Republican Sen. Ted Cruz and Democratic Sen. Bernie Sanders scored big victories in Wisconsin’s presidential primaries Tuesday, dampening Donald Trump and Hillary Clinton’s hopes of wrapping up the race any time soon — and putting heavy pressure on the front-runners to recapture the momentum in contests later this month.
Both Cruz and Sanders charged out of Wisconsin claiming momentum was turning in their favour. Sanders, who notched his sixth victory in the last seven state contests, won all but three of the Badger State’s 72 counties.
“And we have won almost all of them with overwhelming, landslide numbers,” Sanders told an ebullient crowd of supporters Tuesday night.
Sanders was speaking in Wyoming, which holds a caucus contest this weekend. But the next big primary will be in New York on April 19, and Sanders has vowed to take on Clinton in her adopted home state.
Cruz also pointed to his win Tuesday as a sign the tides are turning against Republican front-runner Trump, who faced one of the roughest weeks of his campaign going into the primary.
“Tonight is a turning point,” Cruz declared at a rally in Milwaukee. “It is a rallying cry. It is a call from the hard-working men and women of Wisconsin to the people of America: we have a choice. A real choice.”

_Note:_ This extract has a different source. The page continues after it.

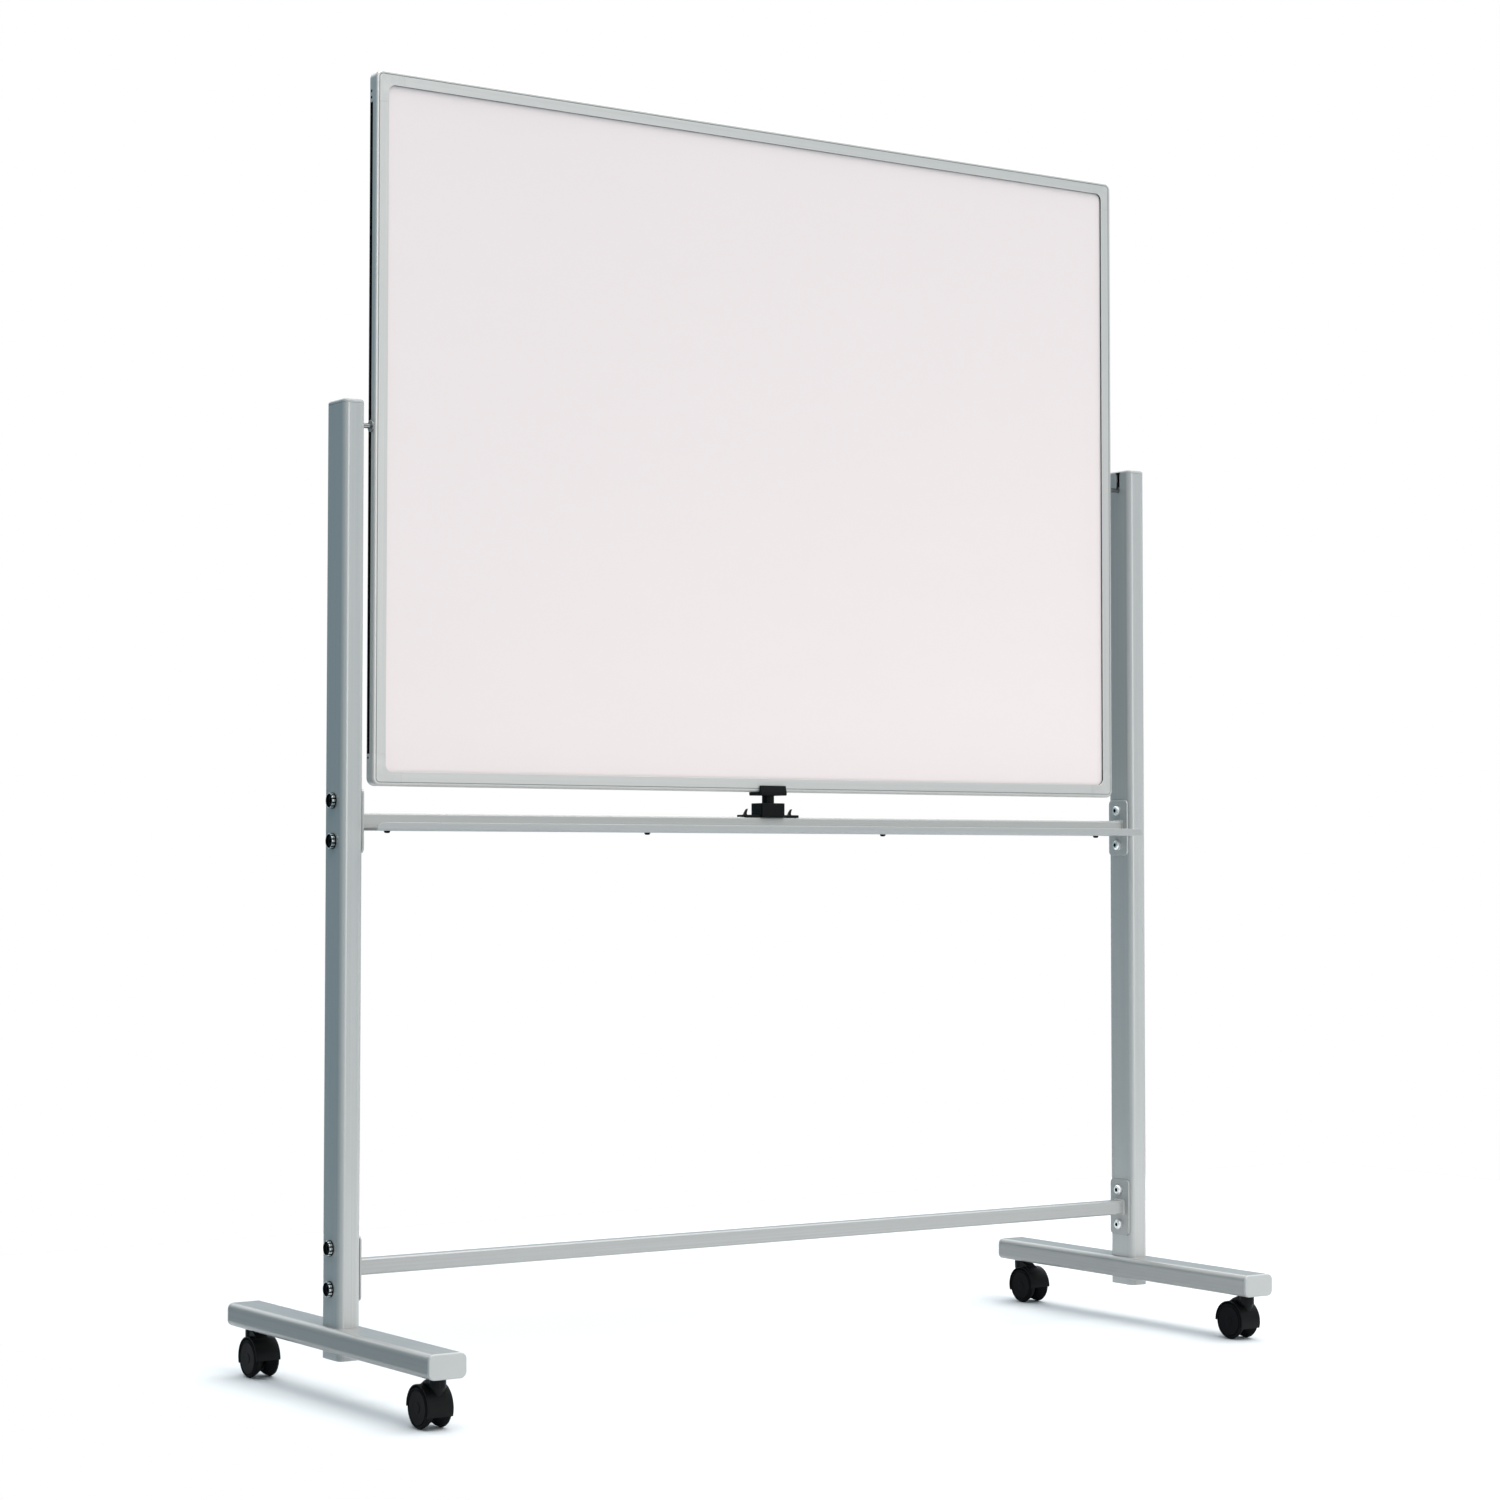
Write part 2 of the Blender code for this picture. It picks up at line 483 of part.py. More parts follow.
for vert, sz in (("bottom", -1.0), ("top", 1.0)):
    for side, sx in SIDES:
        ax = ((-sx, 0, 0), (0, 0, -sz), (0, sx * sz * -1.0, 0))
        # keep a right-handed frame: thickness along +Y or -Y, the outline is symmetric about it
        vx, vy = Vector(ax[0]), Vector(ax[1])
        az = vx.cross(vy)
        ax = (ax[0], ax[1], tuple(az))
        co = extrude("frame_corner_%s_%s" % (vert, side), [corner_outline], -HT, HT, ax, M_ALU,
                     origin=(sx * BOARD_W / 2, 0, PIVOT_Z + sz * BOARD_H / 2))
        bevel(co, 2.6, 3, weight=lambda a, b: (on_outer(a) and on_outer(b) and abs(abs(a.z) - HT) < 0.01
                                               and abs(a.z - b.z) < 0.01))
        lo = [min(sx * (BOARD_W / 2 - POCKET), sx * (BOARD_W / 2 - 80.0)), -LIP_IN,
              min(PIVOT_Z + sz * (BOARD_H / 2 - POCKET), PIVOT_Z + sz * (BOARD_H / 2 - 80.0))]
        hi = [max(sx * (BOARD_W / 2 - POCKET), sx * (BOARD_W / 2 - 80.0)), LIP_IN,
              max(PIVOT_Z + sz * (BOARD_H / 2 - POCKET), PIVOT_Z + sz * (BOARD_H / 2 - 80.0))]
        boolean(co, box("cut_corner_pocket", lo, hi, None, cutters))
        smooth(co)
        board_nodes.append(co)

# each sheet's face fills the opening of the frame, and its rebated edge lies under the frame's lips
ins = POCKET + 0.4
for name, e in (("front_panel", -1.0), ("rear_panel", 1.0)):
    lo_y, hi_y = sorted((e * GAP / 2, e * (HT - RECESS - REBATE)))
    panel = box(name, (-BOARD_W / 2 + ins, lo_y, Z0 + ins), (BOARD_W / 2 - ins, hi_y, Z1 - ins), M_WHITE)
    lo_y, hi_y = sorted((e * (HT - RECESS - REBATE - 0.5), e * (HT - RECESS)))
    face = extrude("join_face_" + name, [rounded(BOARD_H - 2 * (RAIL_W + GAP), BOARD_W - 2 * (RAIL_W + GAP), OPENING_R - GAP, n=3)],
                   lo_y, hi_y, ALONG_Y, M_WHITE, cutters, origin=(0, 0, PIVOT_Z))
    boolean(panel, face, "UNION")
    board_nodes.append(panel)

for side, s in SIDES:
    b, u = BOARD_W / 2, UP_X - UP_W / 2 + WALL
    prof = [(0.0, u + 5.0), (5.0, u + 5.0), (6.0, u + 4.0), (6.0, u + 0.8), (PIN_R, u + 0.8),
            (PIN_R, b + 1.8), (7.0, b + 1.8), (7.5, b + 1.2), (7.5, b + GAP), (PIN_R, b + GAP),
            (PIN_R, b - POCKET + 0.2), (0.0, b - POCKET + 0.2)]
    pin = turned("pivot_pin_" + side, prof, ((0, 1, 0), (0, 0, s), (s, 0, 0)), (0, 0, PIVOT_Z), 16, M_CHROME)
    board_nodes.append(pin)

ride(empty("board_axis", (0, 0, PIVOT_Z)), board_nodes)
ride(empty("catch_axis", (0, 0, CATCH_Z)), [catch])

# ------------------------------------------------------------ casters
for end, e in (("front", -1.0), ("rear", 1.0)):
    for side, s in SIDES:
        tag = "%s_%s" % (end, side)
        cx, sy = s * UP_X, e * CASTER_Y
        wy = sy - e * TRAIL                       # wheels trail towards the middle of the foot
        prof = [(0.0, 84.0), (5.0, 84.0), (5.0, 67.2), (8.0, 67.2), (8.0, FOOT_Z0 + WALL + GAP),
                (5.0, FOOT_Z0 + WALL + GAP), (5.0, FOOT_Z0), (4.0, FOOT_Z0), (4.0, 48.8), (0.0, 48.8)]
        turned("caster_stem_" + tag, prof, ALONG_Z, (cx, sy, 0), 12, M_CHROME)

        # hood: arched cover over both wheels, stem boss, and the web that holds the axle
        def at(r, deg):                            # deg 0 on the stem side, 90 on top
            return (wy + e * r * math.cos(math.radians(deg)), WHEEL_R + r * math.sin(math.radians(deg)))
        a0, a1, na = -19.0, 182.0, 12
        shell = [at(HOOD_R, a0 + (a1 - a0) * i / na) for i in range(na + 1)] \
            + [at(HOOD_IN, a1 + (a0 - a1) * i / na) for i in range(na + 1)]
        hood = extrude("caster_hood_" + tag, [shell], cx - HOOD_X, cx + HOOD_X, ALONG_X, M_BLACK)
        boss = turned("join_boss_" + tag, [(0.0, FOOT_Z0 - GAP), (9.4, FOOT_Z0 - GAP), (10.0, FOOT_Z0 - 1.0), (10.0, 50.0), (5.0, 39.5),
                                           (0.0, 39.5)], ALONG_Z, (cx, sy, 0), 16, M_BLACK)
        boolean(hood, boss, "UNION")
        # fairing from the boss down to the crown of the hood
        fairing = [(sy - e * 3.0, 50.0), (sy - e * 3.0, 60.6), (sy - e * 9.5, 60.6), (sy - e * 20.0, 56.2), (sy - e * 29.0, 50.6), (sy - e * 27.0, 49.0)]
        boolean(hood, extrude("join_fairing_" + tag, [fairing], cx - 8.0, cx + 8.0, ALONG_X, M_BLACK, cutters), "UNION")
        boolean(hood, rod("cut_wheel_room_" + tag, WHEEL_ROOM, cx - 25, cx + 25, "X", (wy, WHEEL_R), 32, coll=cutters))
        web = [at(26.9, -12.0 + 190.0 * i / 12) for i in range(13)]
        web += [at(7.0, 200.0 + 140.0 * i / 4) for i in range(5)]
        boolean(hood, extrude("join_web_" + tag, [web], cx - 1.2, cx + 1.2, ALONG_X, M_BLACK, cutters), "UNION")
        boolean(hood, rod("cut_axle_hole_" + tag, 3.4, cx - 5, cx + 5, "X", (wy, WHEEL_R), 12, coll=cutters))
        boolean(hood, rod("cut_stem_hole_" + tag, 4.4, 48.3, 70.0, "Z", (cx, sy), 12, coll=cutters))
        smooth(hood)

        axle = rod("caster_axle_" + tag, 3.0, cx - 13.4, cx + 13.4, "X", (wy, WHEEL_R), 12, M_CHROME)
        smooth(axle)

        wheels = []
        for pos, ws in (("outer", s), ("inner", -s)):
            k = 1.0 / math.cos(math.pi / WHEEL_FACETS)    # flats at the nominal radius
            prof = [(0.0, WHEEL_OUT - 0.6), (21.2, WHEEL_OUT - 0.6), (21.8, WHEEL_OUT), (23.4 * k, WHEEL_OUT - 0.7),
                    (WHEEL_R * k, CROWN_X), (24.2 * k, 8.6), (21.2 * k, 4.4), (16.0, WHEEL_IN),
                    (14.0, WHEEL_IN), (14.0, 12.0), (7.0, 12.0), (7.0, WHEEL_IN), (3.35, WHEEL_IN), (3.35, 13.8),
                    (0.0, 13.8)]
            h = math.pi / WHEEL_FACETS                    # half a facet, so a flat faces the floor
            ax = ((0, math.cos(h), math.sin(h)), (0, -ws * math.sin(h), ws * math.cos(h)), (ws, 0, 0))
            w = turned("caster_wheel_%s_%s" % (tag, pos), prof, ax, (cx, wy, WHEEL_R), WHEEL_FACETS, M_BLACK)
            wheels.append(w)
        swivel = empty("swivel_axis_" + tag, (cx, sy, FOOT_Z0))
        ride(swivel, [hood, axle])
        roll = empty("wheel_axis_" + tag, (cx, wy, WHEEL_R))
        ride(roll, wheels)
        ride(swivel, [roll])
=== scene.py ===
import math
import bpy
import bmesh
from mathutils import Matrix, Vector


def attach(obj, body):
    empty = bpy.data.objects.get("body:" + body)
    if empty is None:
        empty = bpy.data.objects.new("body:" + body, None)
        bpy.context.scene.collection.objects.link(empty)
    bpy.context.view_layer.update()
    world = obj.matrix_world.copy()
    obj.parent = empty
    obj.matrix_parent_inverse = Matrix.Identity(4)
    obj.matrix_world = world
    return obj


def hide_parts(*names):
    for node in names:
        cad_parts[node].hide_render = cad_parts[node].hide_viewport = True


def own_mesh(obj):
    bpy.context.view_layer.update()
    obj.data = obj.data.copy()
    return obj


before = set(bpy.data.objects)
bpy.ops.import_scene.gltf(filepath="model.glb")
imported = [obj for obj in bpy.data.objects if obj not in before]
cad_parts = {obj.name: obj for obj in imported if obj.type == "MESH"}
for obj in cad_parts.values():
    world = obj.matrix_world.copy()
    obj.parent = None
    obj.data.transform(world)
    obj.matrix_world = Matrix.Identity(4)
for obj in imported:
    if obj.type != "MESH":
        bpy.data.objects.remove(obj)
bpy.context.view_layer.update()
scene = bpy.context.scene
MM = 0.001

SIDES = (("left", -1.0), ("right", 1.0))
ENDS = (("front", -1.0), ("rear", 1.0))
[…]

Yet Cruz, despite winning in Wisconsin and outmaneuvering Trump lately in the grueling battle for delegates, still faces challenging terrain in the weeks ahead. Trump has a clear lead in New York polls, and his campaign claimed “total confidence” they would win that race.
Trump’s campaign also put out a biting statement Tuesday night that said Cruz was “worse than a puppet— he is a Trojan horse, being used by the party bosses attempting to steal the nomination from Mr Trump.”
Even if Trump holds his ground in New York, however, Cruz’s Wisconsin win only increases the odds that the Republican Party will hold its first open convention in four decades this July, a scenario Trump seemed to be referring to.
Any candidate would need 1,237 delegates to clinch the nomination before then, and Cruz’s Wisconsin victory makes that number very difficult for Trump to obtain.
With 99 percent of precincts reporting, Cruz led with 48 percent of the vote to Trump’s 35 percent. Ohio Gov. John Kasich was trailing far behind on 14 percent of the vote.
Exit polls showed disquiet about Trump among Wisconsin Republicans. In the Fox News survey of 1,532 primary voters, 58 percent of respondents said they were either concerned or scared about the prospect of Trump being elected president. More worryingly for the Trump campaign, 37 percent said they would not vote for him if he faced Clinton in November’s general election.
Of the Democratic side, returns showed Sanders with 56 percent of the vote to Clinton’s 43 percent with 99 percent of precincts reporting.
The victory helps fuel Sanders’ argument that the Democratic primary is far from over, even as front-runner Clinton tries to turn her attention to the general election.